This holiday season, do you plan to thank your employees by hosting an office party? When it comes to employee rewards, too many business owners/managers think a party and a paycheck is enough.
However, research indicates that if you aren’t rewarding and recognizing employees’ contributions 365 days of the year, your business’s profits are apt to suffer. Now, that’s a statement that’s sure to get the attention of even the most notorious Scrooge.
The proof that employee recognition matters isn’t in the Christmas pudding; it’s in examining how people drive profits. When employees are unmotivated, they are not productive. When they aren’t challenged, they leave. These common employee concerns have hidden costs that impact the bottom line.
ROI on Human Capital
Let’s look at what happens when an employee wastes just 15 minutes a day. In a 40 hour work week that’s 1.25 hours or 3.125 percent of a work week. For a service business with $3 million in revenues, this lost productivity of 15 minutes a day can translate on an annual basis to $93 ,750 in lost billable time.

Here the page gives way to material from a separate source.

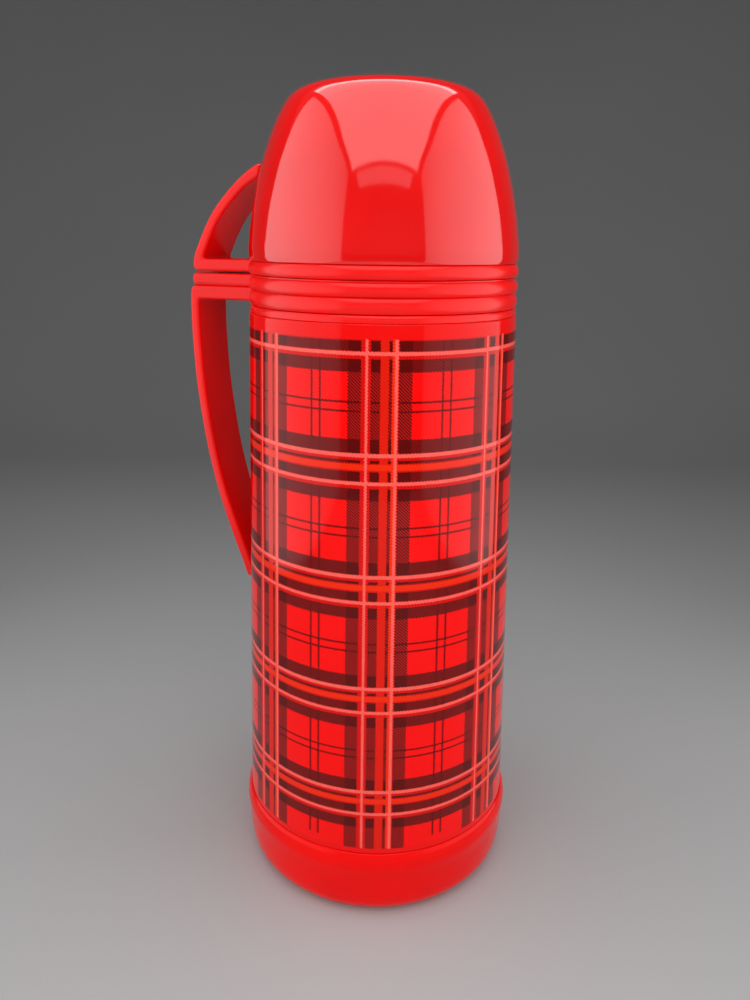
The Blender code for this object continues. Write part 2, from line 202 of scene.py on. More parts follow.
def bead(top, bottom):
    """Returns the points of one bead of the bands, which slopes above and turns in below."""
    widest = bottom + 0.40 * (top - bottom)
    depth = BEAD_RADIUS - BEAD_ROOT_RADIUS
    points = []
    for step in range(BEAD_STEPS + 1):
        angle = math.pi * (0.5 - step / BEAD_STEPS)
        if angle > 0.0:
            bulge = math.cos(angle) ** 1.6
            height = widest + (top - widest) * math.sin(angle)
        else:
            bulge = math.cos(angle)
            height = widest + (widest - bottom) * math.sin(angle)
        points.append((BEAD_ROOT_RADIUS + depth * bulge, height))
    return points


def finish_mesh(work, name, degrees=32.0):
    """Writes a bmesh to an object, smooth except at its sharp edges."""
    bmesh.ops.remove_doubles(work, verts=work.verts, dist=0.000002)
    bmesh.ops.recalc_face_normals(work, faces=work.faces)
    mesh = bpy.data.meshes.new(name)
    work.to_mesh(mesh)
    work.free()
    mesh.shade_smooth()
    mesh.set_sharp_from_angle(angle=math.radians(degrees))
    item = bpy.data.objects.new(name, mesh)
    bpy.context.scene.collection.objects.link(item)
    return item


def turned(name, profile, closed=True):
    """Turns a profile about the axis. A closed one makes a ring, an open one a solid."""
    line = divided(rounded(profile), closed)
    work = bmesh.new()
    verts = [work.verts.new((radius * MM, 0.0, height * MM)) for radius, height in line]
    edges = [work.edges.new(pair) for pair in zip(verts, verts[1:])]
    if closed:
        edges.append(work.edges.new((verts[-1], verts[0])))
    bmesh.ops.spin(
        work,
        geom=verts + edges,
        cent=(0.0, 0.0, 0.0),
        axis=(0.0, 0.0, 1.0),
        angle=math.tau,
        steps=TURN_STEPS,
        use_merge=True,
    )
    return finish_mesh(work, name)


def helix(name, radius, crest, start_z, rise, turns):
    """A screw thread whose ends fade into the wall that it stands on."""
    work = bmesh.new()
    steps = int(THREAD_STEPS * turns)
    rings = []
    for step in range(steps + 1):
        share = step / steps
        angle = math.tau * turns * share
        fade = min(1.0, share * 10.0, (1.0 - share) * 10.0)
        middle = start_z + rise * turns * share
        low = radius - math.copysign(THREAD_SUNK, crest - radius)
        top = low + (crest - low) * max(fade, 0.2)
        corners = (
            (low, -THREAD_HALF_FOOT),
            (top, -THREAD_HALF_CREST),
            (top, THREAD_HALF_CREST),
            (low, THREAD_HALF_FOOT),
        )
        ring = []
        for reach, offset in corners:
            across = reach * MM
            place = (across * math.cos(angle), across * math.sin(angle), (middle + offset) * MM)
            ring.append(work.verts.new(place))
        rings.append(ring)
    for lower, upper in zip(rings, rings[1:]):
        for index in range(4):
            after = (index + 1) % 4
            work.faces.new((lower[index], lower[after], upper[after], upper[index]))
    work.faces.new(rings[0])
    work.faces.new(rings[-1][::-1])
    return finish_mesh(work, name)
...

In contrast, when employees are productive for an extra 15 minutes a day that time can be billed to clients, and without any additional labor expense, the revenue generated will filter directly to the business’s bottom line.
Cost of Turnover
Profits are impacted again when an unmotivated, unproductive employee quits. The company must bear the cost to recruit, hire, train and get up to speed a replacement. These often overlooked overhead expenses are deducted from the business’s gross profit, translating to money coming right out of the owner’s pocket.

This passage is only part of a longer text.